View Post15th Club, on 17 May 2018 - 09:22 AM, said:

View PostBrockPSU, on 17 May 2018 - 09:15 AM, said:

View Post15th Club, on 17 May 2018 - 09:08 AM, said:

Quote

YOU DON'T NEED TO LENGTHEN THE COURSES!!!!


But that is exactly what has been happening, with every single major tournament-hosting golf course in the world.  Nobody knows better than the USGA, and the R&A, and they are the people who will make the equipment rules.

Until someone actually destroys a course with distance and not having +10 strokes gained putting, I don't think you need to be lengthening the courses anymore then what they already are. Just because the USGA says so doesn't mean they need to keep lengthening courses doesn't mean that they are right. I would like to see the average of tour players thoughts on lengthening courses if it is actually needed.

Me too.  I'd like to see some honest interviews on that.  But you realize, that with something between 60% and 70% of players on the PGA Tour using Titleist balls, and virtually all of them being paid to do so under a contract, those answers are all going to be suspect.

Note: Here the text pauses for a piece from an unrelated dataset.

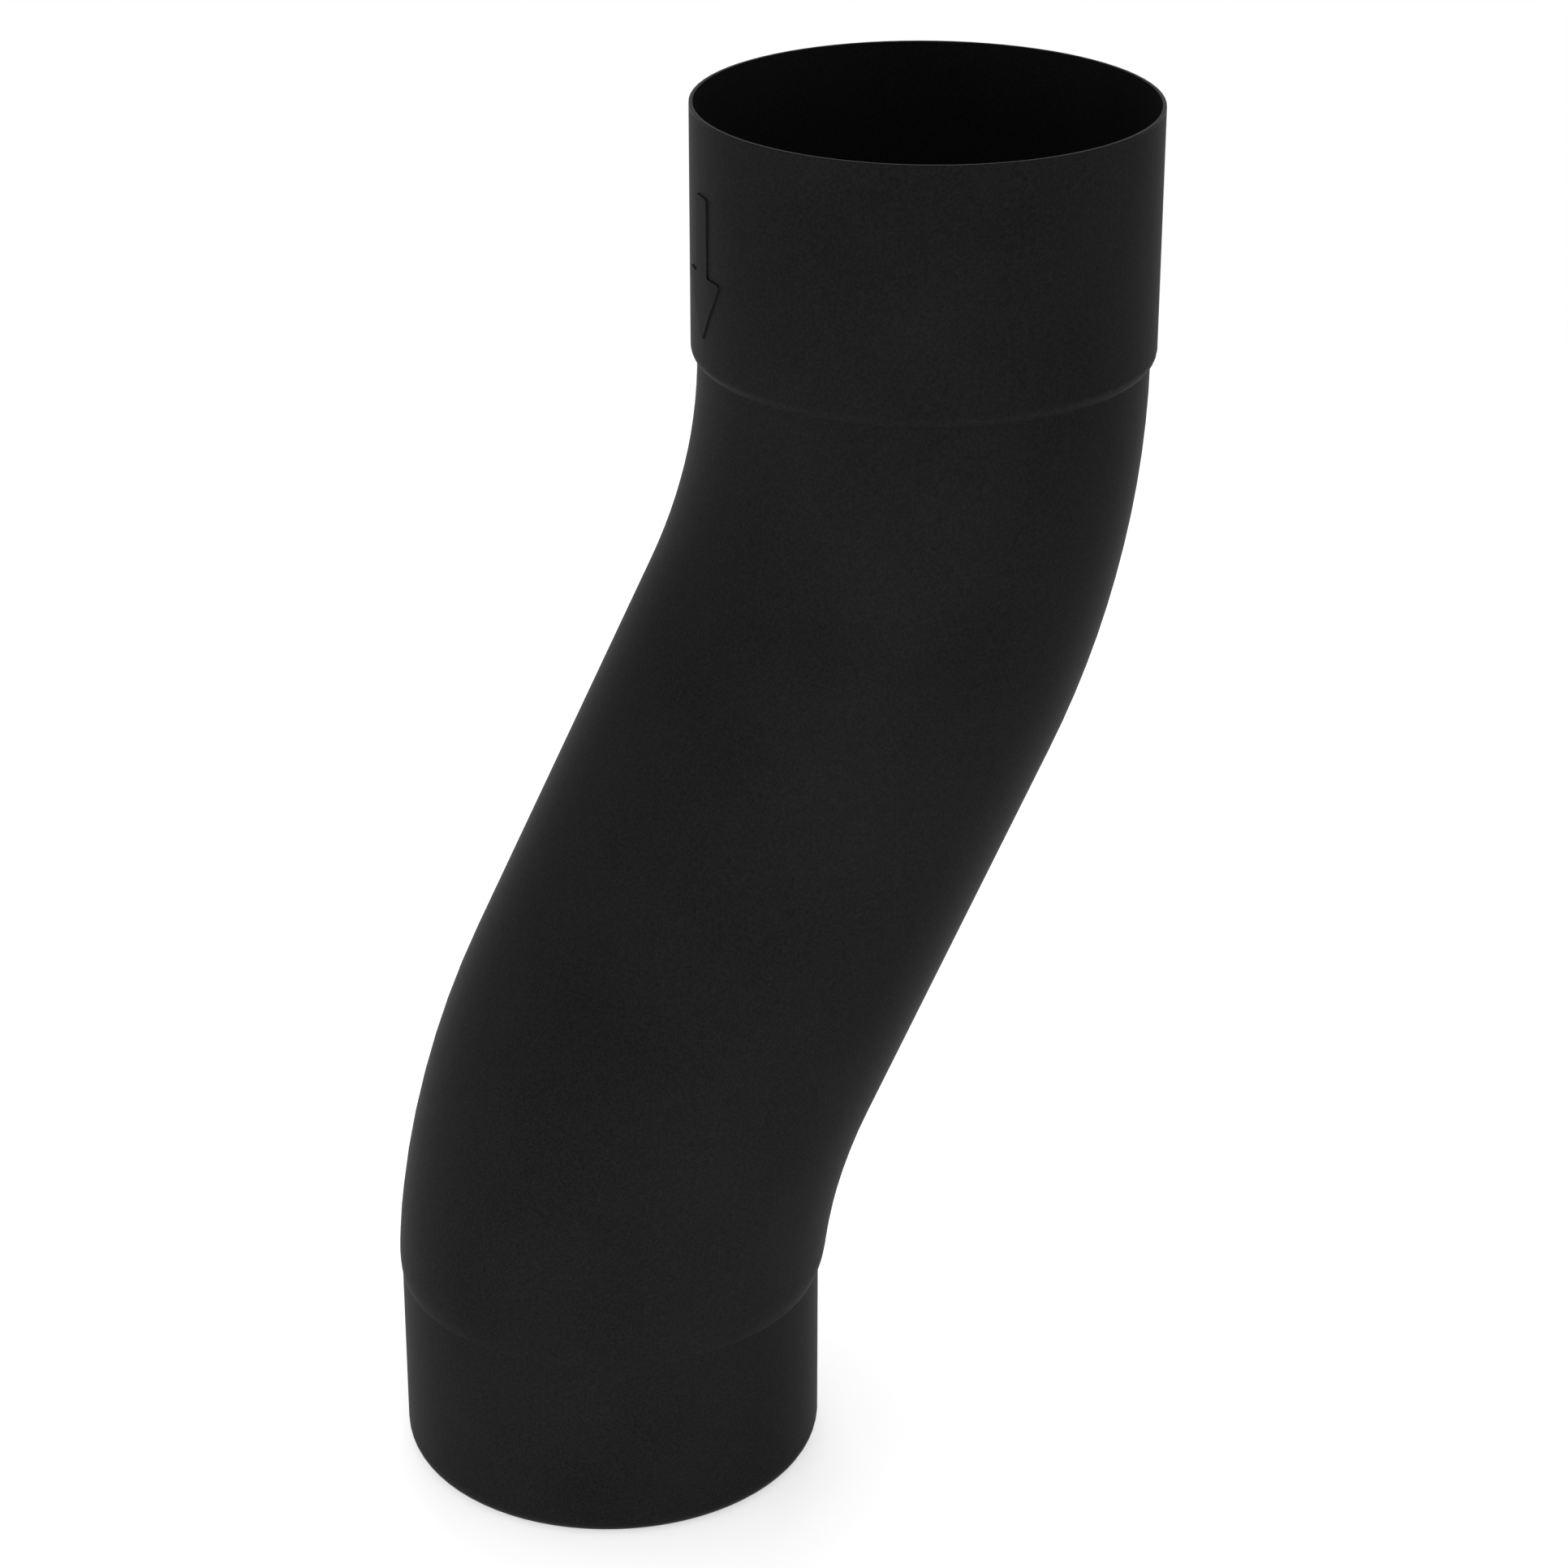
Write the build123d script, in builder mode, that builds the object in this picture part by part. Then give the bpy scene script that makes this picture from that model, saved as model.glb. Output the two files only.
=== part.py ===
from build123d import *
import os
from math import acos, asin, cos, degrees, radians, sin

# Downpipe plinth bend: one piece of coated sheet steel for an 80 mm round downpipe.
# The origin lies on the spigot's axis at the foot of its shoulder, where the pipe below ends.
# +Z is up. Both bends lie in the XZ plane, and the socket's axis stands at +X from the spigot's.

# Driving dimensions, in mm and degrees
pipe_diameter = 80.0         # outside of the downpipe, and of the bend's body
sheet_thickness = 0.7
bend_offset = 61.0           # sideways distance between the two upright axes
bend_radius = 122.0          # of the centreline, the same in both bends
bend_angle = 26.9            # turned by each bend
bend_lead = 6.4              # the lower bend starts this far below the spigot's shoulder
spigot_length = 36.4         # from the lower end up to the shoulder
spigot_clearance = 0.07      # on the radius, inside the bore of the pipe below
curl_radius = 4.0            # outside, where the spigot's lower end turns in
curl_angle = 60.0
lower_shoulder_height = 10.4 # over which the spigot widens into the leaning body
lower_shoulder_fullness = 5.7
socket_clearance = 0.46      # on the radius, around the pipe that stands in the socket
socket_length = 45.6         # from the foot of the upper shoulder to the rim
upper_foot_radius = 0.2      # outside, in the crease where the shoulder leaves the body
upper_shoulder_radius = 2.5  # outside, where the shoulder turns up into the socket
rim_rounding = 0.15
arrow_drop = 13.0            # from the rim down to the raised flow arrow
arrow_length = 26.0
arrow_width = 15.0
arrow_head_length = 12.0
arrow_stem_width = 5.0
arrow_corner_radius = 0.6
arrow_height = 0.3           # how far the arrow stands out of the socket

# Radii of the outside skin
body_radius = pipe_diameter / 2
spigot_radius = body_radius - sheet_thickness - spigot_clearance
socket_radius = body_radius + socket_clearance + sheet_thickness

# The centreline rises through the lower bend, a straight slope and the upper bend
slope_length = (bend_offset - 2 * bend_radius * (1 - cos(radians(bend_angle)))) / sin(radians(bend_angle))
bends_rise = 2 * bend_radius * sin(radians(bend_angle))
socket_foot_z = bends_rise + slope_length * cos(radians(bend_angle)) - bend_lead
rim_z = socket_foot_z + socket_length


def bend_lean(z):
    """Degrees by which the lower bend's centreline leans towards +X at height z."""
    return degrees(asin((z + bend_lead) / bend_radius))


def bend_shift(z):
    """How far the lower bend's centreline has moved towards +X at height z."""
    return bend_radius * (1 - cos(radians(bend_lean(z))))


def cross_plane(x, z, lean):
    """Plane across the pipe, centred at (x, 0, z) and leaning towards +X."""
    tilt = radians(lean)
    return Plane(origin=(x, 0, z), x_dir=(cos(tilt), 0, -sin(tilt)), z_dir=(sin(tilt), 0, cos(tilt)))


def shoulder_form(inset):
    """The lower shoulder's solid form, moved in from its outside skin by inset.

    Its rings widen in a convex curve, and shift and lean into the lower bend as they rise.
    """
    with BuildPart() as form:
        for share in (0, 0.08, 0.18, 0.35, 0.6, 1):
            widening = 1 - (1 - share) ** lower_shoulder_fullness
            z = share * lower_shoulder_height
            lean = share * bend_lean(z)
            with BuildSketch(cross_plane(widening * bend_shift(z), z, lean)):
                Circle(spigot_radius + widening * (body_radius - spigot_radius) - inset)
        loft()
    return form.part


# Spigot: a straight tube whose lower end turns in to slip into the pipe below
with BuildPart() as spigot:
    with BuildSketch(Plane.XZ):
        with BuildLine():
            straight_end_z = curl_radius * sin(radians(curl_angle)) - spigot_length
            straight = Line((spigot_radius, 0), (spigot_radius, straight_end_z))
            JernArc(straight @ 1, straight % 1, radius=curl_radius, arc_size=-curl_angle)
            offset(amount=sheet_thickness, side=Side.RIGHT)
        make_face()
    revolve(axis=Axis.Z)

# Body: the tube swept from the top of the lower shoulder to the foot of the socket
body_start = cross_plane(
    bend_shift(lower_shoulder_height), lower_shoulder_height, bend_lean(lower_shoulder_height)
)
with BuildPart() as body:
    with BuildLine(Plane.XZ) as centreline:
        lower_bend = JernArc(
            body_start.origin,
            body_start.z_dir,
            radius=bend_radius,
            arc_size=bend_lean(lower_shoulder_height) - bend_angle,
        )
        slope = Line(lower_bend @ 1, lower_bend @ 1 + (lower_bend % 1) * slope_length)
        JernArc(slope @ 1, slope % 1, radius=bend_radius, arc_size=bend_angle)
    with BuildSketch(body_start):
        Circle(body_radius)
        Circle(body_radius - sheet_thickness, mode=Mode.SUBTRACT)
    sweep(path=centreline.line)

# Socket: a crease, a convex shoulder and the widened tube up to the rim
socket_axis = Axis((bend_offset, 0, 0), (0, 0, 1))
shoulder_step = socket_radius - body_radius
shoulder_turn = degrees(acos(1 - shoulder_step / (upper_foot_radius + upper_shoulder_radius)))
with BuildPart() as socket:
    with BuildSketch(Plane.XZ.shift_origin((bend_offset, 0, socket_foot_z))):
        with BuildLine():
            crease = JernArc((body_radius, 0), (0, 1), radius=upper_foot_radius, arc_size=-shoulder_turn)
            turn = JernArc(crease @ 1, crease % 1, radius=upper_shoulder_radius, arc_size=shoulder_turn)
            Line(turn @ 1, (socket_radius, socket_length))
            offset(amount=sheet_thickness, side=Side.LEFT)
        make_face()
    revolve(axis=socket_axis)
    fillet(socket.edges().group_by(Axis.Z)[-1], radius=rim_rounding)

# Flow arrow: raised on the side of the socket that faces back over the spigot, pointing down
arrow_stem_length = arrow_length - arrow_head_length
with BuildPart() as flow_arrow:
    arrow_top = Plane(
        origin=(bend_offset, 0, rim_z - arrow_drop), x_dir=(0, -1, 0), z_dir=(-1, 0, 0)
    )
    with BuildSketch(arrow_top) as arrow_outline:
        Rectangle(arrow_stem_width, arrow_stem_length, align=(Align.CENTER, Align.MAX))
        with BuildLine():
            Polyline(
                (-arrow_width / 2, -arrow_stem_length),
                (arrow_width / 2, -arrow_stem_length),
                (0, -arrow_length),
                close=True,
            )
        make_face()
        fillet(arrow_outline.vertices(), radius=arrow_corner_radius)
    extrude(amount=2 * socket_radius)
    with BuildSketch(Plane.XY.offset(rim_z).shift_origin((bend_offset, 0, rim_z))):
        Circle(socket_radius + arrow_height)
        Circle(socket_radius - sheet_thickness / 2, mode=Mode.SUBTRACT)
    extrude(amount=-socket_length, mode=Mode.INTERSECT)

# The finished bend is one piece of sheet
with BuildPart() as plinth_bend:
    add(spigot.part)
    add(shoulder_form(0))
    add(shoulder_form(sheet_thickness), mode=Mode.SUBTRACT)
    add(body.part)
    add(socket.part)
    add(flow_arrow.part)
plinth_bend.part.label = "plinth_bend"

os.makedirs("parts", exist_ok=True)
export_step(plinth_bend.part, "parts/plinth_bend.step")
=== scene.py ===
import bpy
import bmesh
from math import cos, radians, sin
from mathutils import Matrix, Vector


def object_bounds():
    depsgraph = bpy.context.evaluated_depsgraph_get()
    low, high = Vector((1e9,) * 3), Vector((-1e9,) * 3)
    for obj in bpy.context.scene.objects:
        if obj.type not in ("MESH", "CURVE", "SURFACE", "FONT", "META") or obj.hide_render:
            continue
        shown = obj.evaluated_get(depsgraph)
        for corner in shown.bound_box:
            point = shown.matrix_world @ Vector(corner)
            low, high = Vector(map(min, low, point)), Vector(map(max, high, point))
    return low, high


# Downpipe plinth bend: a white studio and the satin black coating of the formed sheet.
# Metres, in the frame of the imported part: +Z up, origin at the foot of the spigot's shoulder.

# Studio
WHITE = (1.0, 1.0, 1.0, 1.0)
WORLD_LEVEL = 0.55                # what the plain white surroundings give as light
SHOWN_LEVEL = 1.0                 # and what they show
FLOOR_RADIUS = 6.0
FLOOR_SEGMENTS = 96
FLOOR_COLOUR = (0.88, 0.88, 0.88, 1.0)
FLOOR_LIFT = 0.52                 # shown on top of the lit floor, so that it looks white
CONTACT_REACH = (0.0369, 0.0374)  # from the spigot's axis, where the foot ends and the lift begins
SHADOW_REACH = (0.30, 0.75)       # where the lit floor, with its shadow, fades into plain white

# Camera: fitted to the photograph, with the sensor and the lens in mm
CAMERA_AIM = Vector((0.03421, -0.00169, 0.09330))
CAMERA_AZIMUTH = radians(-20.145)
CAMERA_ELEVATION = radians(24.355)
CAMERA_ROLL = radians(0.058)
CAMERA_DISTANCE = 0.75438
CAMERA_SENSOR = 36.0
CAMERA_LENS = 95.042

# Soft lamps: name, azimuth and elevation in degrees from the middle of the bend, distance, width
# and height in metres, and power in watts
SOFT_LAMPS = (
    ("low_front", -6.0, -12.0, 0.45, 0.15, 0.05, 1.22),
    ("low_left", -98.0, -12.0, 0.45, 0.40, 0.05, 0.93),
    ("low_rear_left", -150.0, -2.0, 0.90, 0.80, 0.16, 2.40),
    ("rear", 166.0, 12.0, 0.90, 0.60, 0.60, 3.20),
)

# Coating
COATING_DARK = (0.0058, 0.0058, 0.0058, 1.0)
COATING_LIGHT = (0.0141, 0.0141, 0.0141, 1.0)
COATING_ROUGHNESS = (0.49, 0.53)
COATING_GLOSS = 0.015             # specular level: a thin, matted powder coat
RUBBED_ROUGHNESS = 0.30           # of the rim and the turned-in foot, which are rubbed smoother
RUBBED_FOOT = 0.0030              # how far that goes up from the foot
RUBBED_RIM = 0.0006               # and down from the rim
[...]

Lol......that's like saying tiger wanting a rollback is suspect also because he signed a contract with Bridgestone. No matter what you will always have more people playing a certain brand. And tbh I don't think its even about money anymore because the people that went with the money well lets just say they have not been winning a lot lately. And everyone knows Titleist doesn't pay as well as the other bigger sharks.